The Bay Area region has been booming in the job creation department, but building housing started to lag in the 1970s and never caught up, according to the PBA2040 report. While there are a number of reasons contributing to the ongoing lag, local factors are cited as “regulatory barriers and tax policy challenges that act to restrict the production of all types of housing, especially infill development, and insufficient support for affordable housing.

Sonoma County’s portion will be about 33,000 new homes.

According to MacKenzie, the county is well positioned to accommodate the needed growth through its existing General Plan policies. Given the county’s greenbelts and urban growth boundaries, cities will be the center for this growth.

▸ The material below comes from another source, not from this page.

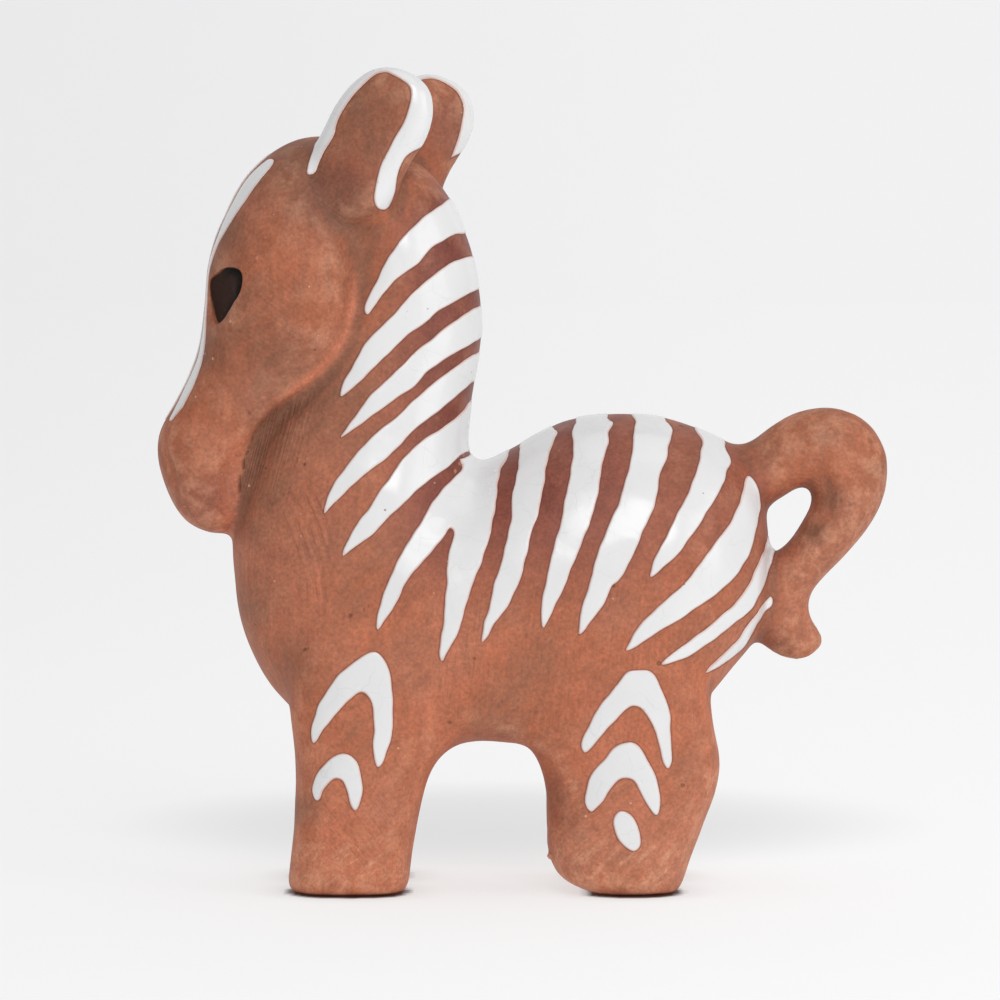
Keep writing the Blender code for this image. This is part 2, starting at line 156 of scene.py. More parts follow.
LEG_MARKS = [
    [
        (314, 743), (311, 731), (315, 715), (321, 700), (331, 685), (345, 669), (361, 657),
        (375, 652), (385, 660), (390, 674), (393, 693), (393, 715), (392, 732), (388, 748),
        (382, 763), (377, 767), (374, 758), (373, 744), (374, 730), (373, 715), (370, 701),
        (364, 693), (357, 693), (349, 700), (336, 714), (323, 730),
    ],
    [
        (315, 800), (312, 789), (316, 775), (330, 760), (343, 753), (355, 760), (361, 774),
        (362, 790), (359, 805), (355, 811), (350, 804), (347, 790), (342, 780), (334, 779),
        (324, 789), (320, 799),
    ],
    [
        (585, 753), (581, 744), (587, 729), (595, 714), (604, 700), (617, 685), (626, 673),
        (634, 670), (648, 671), (655, 676), (660, 686), (667, 700), (670, 715),
        (671, 730), (672, 746), (672, 761), (668, 769), (663, 761), (659, 745), (655, 730),
        (647, 715), (639, 707), (630, 707), (621, 714), (607, 730), (593, 746),
    ],
    [
        (592, 812), (586, 804), (586, 790), (592, 774), (604, 759), (617, 746), (630, 742),
        (639, 747), (647, 760), (655, 775), (659, 790), (660, 805), (656, 815), (648, 807),
        (640, 791), (632, 780), (621, 779), (610, 790), (601, 804),
    ],
    [
        (617, 813), (624, 811), (633, 817), (639, 831), (640, 844), (634, 851), (625, 847),
        (617, 836), (613, 823),
    ],
]

# The nose stripes in the front view: y, z and half-width in millimetres. The right one is
# the left one's mirror about a line a little left of the middle, as the hand set it.
NOSE_TRAIL = [
    (-7.7, 132.6, 1.8), (-7.7, 130.9, 2.3), (-7.7, 128.8, 2.6), (-7.8, 126.2, 2.7),
    (-7.4, 122.6, 2.2), (-6.6, 118.8, 1.4), (-5.9, 114.0, 0.9), (-5.6, 109.0, 0.8),
    (-5.8, 104.0, 1.0), (-6.2, 100.0, 1.4), (-6.5, 96.0, 1.7), (-6.7, 92.0, 1.8),
    (-6.7, 88.6, 1.5), (-6.5, 86.4, 0.8),
]
NOSE_MIDDLE = -4.2

# The rounded upper end of the left nose stripe: x, y, z and reach in millimetres.
NOSE_END = [
    (-47.4, -8.0, 132.4, 2.3), (-49.6, -8.0, 129.6, 3.0), (-52.1, -8.0, 125.9, 3.6),
    (-54.9, -7.6, 121.4, 4.2), (-60.0, -7.0, 112.0, 9.0),
]

# The glaze round the left ear's rim, in squares, and the run of the rim itself with its
# reach: x, y, z and radius in millimetres. The right ear leans further back.
EAR_MARK = [
    (307, 171), (316, 140), (326, 108), (344, 78), (370, 60), (400, 58), (428, 66), (442, 92),
    (442, 122), (428, 142), (409, 154), (402, 164), (397, 177), (395, 192), (390, 206),
    (384, 210), (377, 207), (374, 198), (375, 187), (379, 173), (384, 158), (392, 143),
    (401, 128), (407, 114), (411, 99), (410, 87), (401, 79), (390, 73), (384, 72.5),
    (375, 75.5), (365, 83), (351, 98), (342, 112), (336, 126), (334, 134), (325, 151),
    (318, 164), (315, 171), (311, 174),
]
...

Whether they can find the political will to meet these policy demands is an ongoing issue, given the demonstrated resistance to infill projects within city boundaries.

“Between now and 2040, the Rohnert Park General Plan anticipates we will be providing over 4,000 new housing units over the next decade,” MacKenzie said. “Santa Rosa clearly has a burden. The implementation of housing elements in the General Plans of the nine cities in Sonoma County is crucial.”

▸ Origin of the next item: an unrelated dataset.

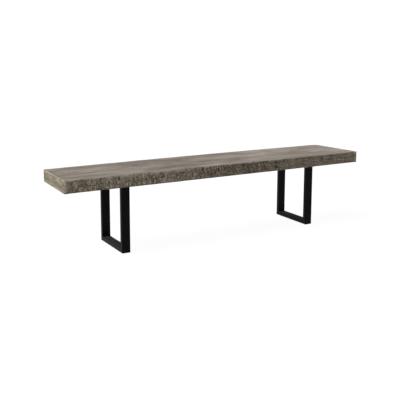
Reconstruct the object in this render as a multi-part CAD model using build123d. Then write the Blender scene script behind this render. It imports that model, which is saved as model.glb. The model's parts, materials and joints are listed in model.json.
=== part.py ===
from build123d import *
import os

# Garden bench: one thick timber plank on two U-shaped steel frames.
# Millimetres. +X runs along the bench, -Y is the front, +Z is up.
# The origin is on the ground, under the middle of the bench's bounding box.

# ---------- seat slab ----------
SEAT_LENGTH = 1980.0         # along the front edge, which is the longer one
SEAT_DEPTH = 400.0           # from the left front corner to the crown of the back edge
SEAT_THICKNESS = 70.0
SEAT_TOP_HEIGHT = 450.0
FRONT_TAPER = 12.0           # how far the front edge falls back by its right end
BACK_CROWN = 20.0            # how far the middle of the back edge bulges past its ends
LEFT_END_SKEW = 10.0         # the back left corner is this much further in than the front one
RIGHT_END_SKEW = 44.0        # the same at the right end, sawn less squarely
CORNER_EASE = 7.0            # radius of the upright corners
BACK_RIGHT_EASE = 45.0       # but the back right one is rounded off
TOP_EDGE_EASE = 4.0          # radius round the top face
BOTTOM_EDGE_EASE = 3.0       # radius round the underside

# ---------- leg frames ----------
FRAME_INSET = 335.0          # from each end of the slab to the outer side of its frame
FRAME_SETBACK = 45.0         # from the slab's front edge to the front upright, and the same behind
TUBE_WIDTH = 50.0            # rectangular tube, measured along the bench
TUBE_HEIGHT = 25.0           # rectangular tube, measured in the plane of the frame
TUBE_WALL = 2.0
TUBE_CORNER = 3.0            # outer corner radius of the tube

# ---------- mounting plates ----------
PLATE_WIDTH = 110.0          # along the bench
PLATE_THICKNESS = 5.0
PLATE_CORNER = 12.0
BOLT_EDGE = 15.0             # from the side of the plate to the bolt centres
BOLT_SETBACK = 55.0          # from the front or back of the plate to the bolt centres
SLOT_CLEARANCE = 1.0         # slot width over bolt diameter
SLOT_TRAVEL = 6.0            # room for the slab to swell and shrink across its grain

# ---------- fasteners ----------
BOLT_DIAMETER = 8.0
BOLT_HEAD_FLATS = 13.0
BOLT_HEAD_HEIGHT = 5.3
BOLT_HEAD_CHAMFER = 0.6
WASHER_DIAMETER = 20.0
WASHER_CLEARANCE = 0.4       # washer bore over bolt diameter
WASHER_THICKNESS = 1.6
INSERT_WALL = 2.0
INSERT_LENGTH = 22.0
INSERT_FREE_LENGTH = 6.0     # left empty above the end of the bolt
THREAD_CLEARANCE = 0.05      # radial, between shank and insert and between insert and timber

# ---------- welds ----------
WELD_LEG = 3.5               # both legs of every fillet weld

# ---------- glides ----------
GLIDE_DIAMETER = 18.0
GLIDE_THICKNESS = 3.0
GLIDE_EDGE = 1.0             # chamfer round the face that meets the ground
GLIDE_STEM_DIAMETER = 8.0
GLIDE_STEM_LENGTH = 9.0
GLIDE_BARB_LIP = 0.75        # the ring that snaps behind the tube wall, over the stem's radius
GLIDE_BARB_LENGTH = 2.0
GLIDE_INSET = 35.0           # from the end of the foot rail to the glide's centre
GLIDE_CLEARANCE = 0.05       # radial, stem in its hole

# ---------- worked out from the sizes above ----------
SEAT_BOTTOM = SEAT_TOP_HEIGHT - SEAT_THICKNESS
PLATE_BOTTOM = SEAT_BOTTOM - PLATE_THICKNESS
RAIL_BOTTOM = GLIDE_THICKNESS
RAIL_TOP = RAIL_BOTTOM + TUBE_HEIGHT
FRAME_CENTRE_X = SEAT_LENGTH / 2 - FRAME_INSET - TUBE_WIDTH / 2
FRAME_DEPTH = SEAT_DEPTH - 2 * FRAME_SETBACK
HALF_DEPTH = FRAME_DEPTH / 2
BOLT_X = PLATE_WIDTH / 2 - BOLT_EDGE
BOLT_Y = HALF_DEPTH - BOLT_SETBACK
SLOT_WIDTH = BOLT_DIAMETER + SLOT_CLEARANCE
SLOT_LENGTH = SLOT_WIDTH + SLOT_TRAVEL
INSERT_DIAMETER = BOLT_DIAMETER + 2 * INSERT_WALL
GLIDE_Y = HALF_DEPTH - GLIDE_INSET
SIDES = {"left": -FRAME_CENTRE_X, "right": FRAME_CENTRE_X}
ENDS = {"front": -1, "rear": 1}


def bolt_places(x):
    """The four bolt centres of the frame at x."""
    return [(x + x_side * BOLT_X, y_side * BOLT_Y) for x_side in (-1, 1) for y_side in (-1, 1)]


def round_bar(x, y, bottom, height, diameter):
    """A round bar standing at x, y on the level `bottom`."""
    return Pos(x, y, bottom) * extrude(Circle(diameter / 2), height)


def seat_slab():
    """The plank: a slightly uneven outline, eased edges and eight blind holes for the inserts."""
    front_left = (-SEAT_LENGTH / 2, -SEAT_DEPTH / 2)
    front_right = (SEAT_LENGTH / 2, -SEAT_DEPTH / 2 + FRONT_TAPER)
    back_y = SEAT_DEPTH / 2 - BACK_CROWN
    back_right = (SEAT_LENGTH / 2 - RIGHT_END_SKEW, back_y)
    back_left = (-SEAT_LENGTH / 2 + LEFT_END_SKEW, back_y)
    crown = ((back_right[0] + back_left[0]) / 2, SEAT_DEPTH / 2)
    straight_sides = Polyline(back_left, front_left, front_right, back_right)
    outline = make_face(straight_sides + ThreePointArc(back_right, crown, back_left))
    plank = Pos(0, 0, SEAT_BOTTOM) * extrude(outline, SEAT_THICKNESS)
    corners = plank.edges().filter_by(Axis.Z).sort_by_distance((*back_right, SEAT_BOTTOM))
    plank = fillet(corners[1:], CORNER_EASE)
    round_corner = plank.edges().filter_by(Axis.Z).sort_by_distance((*back_right, SEAT_BOTTOM))[0]
    plank = fillet(round_corner, BACK_RIGHT_EASE)
    plank = fillet(plank.edges().group_by(Axis.Z)[-1], TOP_EDGE_EASE)
    plank = fillet(plank.edges().group_by(Axis.Z)[0], BOTTOM_EDGE_EASE)
    hole_diameter = INSERT_DIAMETER + 2 * THREAD_CLEARANCE
    for x in SIDES.values():
        for hole_x, hole_y in bolt_places(x):
            plank -= round_bar(hole_x, hole_y, SEAT_BOTTOM, INSERT_LENGTH, hole_diameter)
    return plank


def tube(length):
    """A length of rectangular tube standing on the origin, wide along X."""
    outside = RectangleRounded(TUBE_WIDTH, TUBE_HEIGHT, TUBE_CORNER)
    inside_width = TUBE_WIDTH - 2 * TUBE_WALL
    inside_height = TUBE_HEIGHT - 2 * TUBE_WALL
    inside = RectangleRounded(inside_width, inside_height, TUBE_CORNER - TUBE_WALL)
    return extrude(outside - inside, length)


def mitre_plane(x, end):
    """The 45 degree cut through a low corner; the upright lies on its top side, the rail below."""
    return Plane(origin=(x, end * HALF_DEPTH, RAIL_BOTTOM), x_dir=(1, 0, 0), z_dir=(0, end, 1))


def upright(x, end):
    """One leg of the frame, square at the top and mitred at the bottom."""
    y = end * (HALF_DEPTH - TUBE_HEIGHT / 2)
    bar = Pos(x, y, RAIL_BOTTOM) * tube(PLATE_BOTTOM - RAIL_BOTTOM)
    return split(bar, mitre_plane(x, end), keep=Keep.TOP)


def foot_rail(x):
    """The tube along the ground, mitred at both ends, with a hole under each glide."""
    bar = Pos(x, HALF_DEPTH, RAIL_BOTTOM + TUBE_HEIGHT / 2) * Rot(90, 0, 0) * tube(FRAME_DEPTH)
    for end in ENDS.values():
        bar = split(bar, mitre_plane(x, end), keep=Keep.BOTTOM)
        bar -= round_bar(x, end * GLIDE_Y, RAIL_BOTTOM, TUBE_WALL, GLIDE_STEM_DIAMETER + 2 * GLIDE_CLEARANCE)
    return bar


def mounting_plate(x):
    """The flat plate under the slab, flush with the frame front and back."""
    plate = extrude(RectangleRounded(PLATE_WIDTH, FRAME_DEPTH, PLATE_CORNER), PLATE_THICKNESS)
    plate = Pos(x, 0, PLATE_BOTTOM) * plate
    for slot_x, slot_y in bolt_places(x):
        slot = extrude(SlotOverall(SLOT_LENGTH, SLOT_WIDTH, rotation=90), PLATE_THICKNESS)
        plate -= Pos(slot_x, slot_y, PLATE_BOTTOM) * slot
    return plate


def corner_weld(x, end):
    """A bead along the inside of one mitred corner."""
    inside_y = end * (HALF_DEPTH - TUBE_HEIGHT)
    length = TUBE_WIDTH - 2 * TUBE_CORNER
    corners = [(inside_y, RAIL_TOP), (inside_y - end * WELD_LEG, RAIL_TOP), (inside_y, RAIL_TOP + WELD_LEG)]
    section = Plane.YZ * make_face(Polyline(*corners, close=True))
    return Pos(x - length / 2, 0, 0) * extrude(section, length, dir=(1, 0, 0))


def plate_weld(x, end):
    """A bead round three sides of an upright's top, where the plate overhangs it."""
    outline = RectangleRounded(TUBE_WIDTH, TUBE_HEIGHT, TUBE_CORNER)
    toe = RectangleRounded(TUBE_WIDTH + 2 * WELD_LEG, TUBE_HEIGHT + 2 * WELD_LEG, TUBE_CORNER + WELD_LEG)
    bead = loft([outline, Pos(0, 0, WELD_LEG) * toe])
    bead -= extrude(outline, WELD_LEG)
    reach = TUBE_HEIGHT / 2 - TUBE_CORNER
    cut_off = Plane(origin=(0, end * reach, 0), z_dir=(0, end, 0))
    bead = split(bead, cut_off, keep=Keep.BOTTOM)
    return Pos(x, end * (HALF_DEPTH - TUBE_HEIGHT / 2), PLATE_BOTTOM - WELD_LEG) * bead


def bolt(x, y):
    """A hex-head bolt, driven up from below."""
    under_washer = PLATE_BOTTOM - WASHER_THICKNESS
    head = extrude(RegularPolygon(BOLT_HEAD_FLATS / 2, 6, major_radius=False), BOLT_HEAD_HEIGHT)
    head = chamfer(head.edges().group_by(Axis.Z)[0], BOLT_HEAD_CHAMFER)
    head = Pos(x, y, under_washer - BOLT_HEAD_HEIGHT) * head
    shank_length = WASHER_THICKNESS + PLATE_THICKNESS + INSERT_LENGTH - INSERT_FREE_LENGTH
    return head + round_bar(x, y, under_washer, shank_length, BOLT_DIAMETER)


def washer(x, y):
    """A plain washer between the bolt head and the plate."""
    bottom = PLATE_BOTTOM - WASHER_THICKNESS
    disc = round_bar(x, y, bottom, WASHER_THICKNESS, WASHER_DIAMETER)
    return disc - round_bar(x, y, bottom, WASHER_THICKNESS, BOLT_DIAMETER + WASHER_CLEARANCE)


def insert(x, y):
    """A threaded sleeve sunk in the slab, flush with its underside."""
    sleeve = round_bar(x, y, SEAT_BOTTOM, INSERT_LENGTH, INSERT_DIAMETER)
    return sleeve - round_bar(x, y, SEAT_BOTTOM, INSERT_LENGTH, BOLT_DIAMETER + 2 * THREAD_CLEARANCE)


def glide(x, end):
    """A plastic foot: a disc on the ground with a barbed stem pushed up into the rail."""
    y = end * GLIDE_Y
    disc = round_bar(x, y, 0, GLIDE_THICKNESS, GLIDE_DIAMETER)
    disc = chamfer(disc.edges().group_by(Axis.Z)[0], GLIDE_EDGE)
    stem = round_bar(x, y, GLIDE_THICKNESS, GLIDE_STEM_LENGTH, GLIDE_STEM_DIAMETER)
    barb_diameter = GLIDE_STEM_DIAMETER + 2 * GLIDE_BARB_LIP
    barb = round_bar(x, y, RAIL_BOTTOM + TUBE_WALL, GLIDE_BARB_LENGTH, barb_diameter)
    return disc + stem + barb


# ---------- write one file per piece ----------
os.makedirs("parts", exist_ok=True)
pieces = {"seat_slab": seat_slab()}
for side, frame_x in SIDES.items():
    places = bolt_places(frame_x)
    for end_name, end_sign in ENDS.items():
        pieces[f"{side}_{end_name}_upright"] = upright(frame_x, end_sign)
        pieces[f"{side}_{end_name}_glide"] = glide(frame_x, end_sign)
    pieces[f"{side}_foot_rail"] = foot_rail(frame_x)
    pieces[f"{side}_mounting_plate"] = mounting_plate(frame_x)
    pieces[f"{side}_corner_welds"] = Compound([corner_weld(frame_x, end) for end in ENDS.values()])
    pieces[f"{side}_plate_welds"] = Compound([plate_weld(frame_x, end) for end in ENDS.values()])
    pieces[f"{side}_bolts"] = Compound([bolt(*place) for place in places])
    pieces[f"{side}_washers"] = Compound([washer(*place) for place in places])
    pieces[f"{side}_inserts"] = Compound([insert(*place) for place in places])
for name, shape in pieces.items():
    export_step(shape, f"parts/{name}.step")
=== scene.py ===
"""A garden bench: a weathered plank with hewn long edges, on two frames of black steel tube."""

import json
import math

import bmesh
import bpy
import numpy as np
from mathutils import Matrix, Vector


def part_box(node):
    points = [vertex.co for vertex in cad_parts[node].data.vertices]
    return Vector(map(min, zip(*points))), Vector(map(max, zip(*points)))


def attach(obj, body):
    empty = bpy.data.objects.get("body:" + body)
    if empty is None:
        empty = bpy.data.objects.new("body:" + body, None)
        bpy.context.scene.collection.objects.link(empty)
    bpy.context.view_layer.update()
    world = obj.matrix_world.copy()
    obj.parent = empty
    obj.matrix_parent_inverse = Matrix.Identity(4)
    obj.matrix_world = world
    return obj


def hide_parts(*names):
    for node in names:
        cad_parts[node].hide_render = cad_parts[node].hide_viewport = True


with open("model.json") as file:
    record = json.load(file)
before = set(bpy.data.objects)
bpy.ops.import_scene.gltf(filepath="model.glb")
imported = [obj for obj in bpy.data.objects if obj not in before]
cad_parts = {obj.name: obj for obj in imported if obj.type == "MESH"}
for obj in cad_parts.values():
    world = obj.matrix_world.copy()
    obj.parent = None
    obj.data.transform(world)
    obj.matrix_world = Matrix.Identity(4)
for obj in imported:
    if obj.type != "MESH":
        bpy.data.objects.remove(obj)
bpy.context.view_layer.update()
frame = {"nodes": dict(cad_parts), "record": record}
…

Some of Rohnert Park’s new housing is already under construction next to Sonoma State University off Petaluma Hill Road.

PBA2040 calls for housing to be built in designated Preferred Development Areas, or PDAs. Sonoma County’s three PDAs are clustered around Highway 101, but the Springs area, while it is certainly a targeted development area (designated a Rural Investment Area, or RIA), does not qualify for special funding allowed to PDAs because it lacks qualifying public transportation.

Sonoma County is ahead of the curve in transportation planning, having built the SMART train that is about to start regular commuter service between San Rafael and Santa Rosa. It will eventually go from Larkspur to Cloverdale. The county is also well into a 10-year program of widening Highway 101, including the infamous bottleneck between Petaluma and northern Marin, all the way to Cloverdale.

The county has started discussions with Marin, Napa and Solano counties about the future of Highway 37, the major east-west corridor at the north end of the Bay that is threatened by rising sea levels. Replacing this vital corridor could cost upward of a billion dollars. Early planning goes a long way toward satisfying regional transportation policies.

However, Sonoma County bus service remains a problem, according to Spilman.

“Even if we met all the other (requirements for PDA funding), we can’t meet that one. They have to be 20-minute headways, a bus every 20 minutes, no matter what direction. We have a hard time meeting that requirement pretty much everywhere, unless you are in a SMART corridor.”

PBA2040 also calls for open space, and greenhouse gas reduction, and in those categories Sonoma County is well ahead of the other counties, having implemented an Open Space tax many years ago that is a nationally recognized successful program.

“In protection of open space, we are leaders in the Bay Area,” MacKenzie said.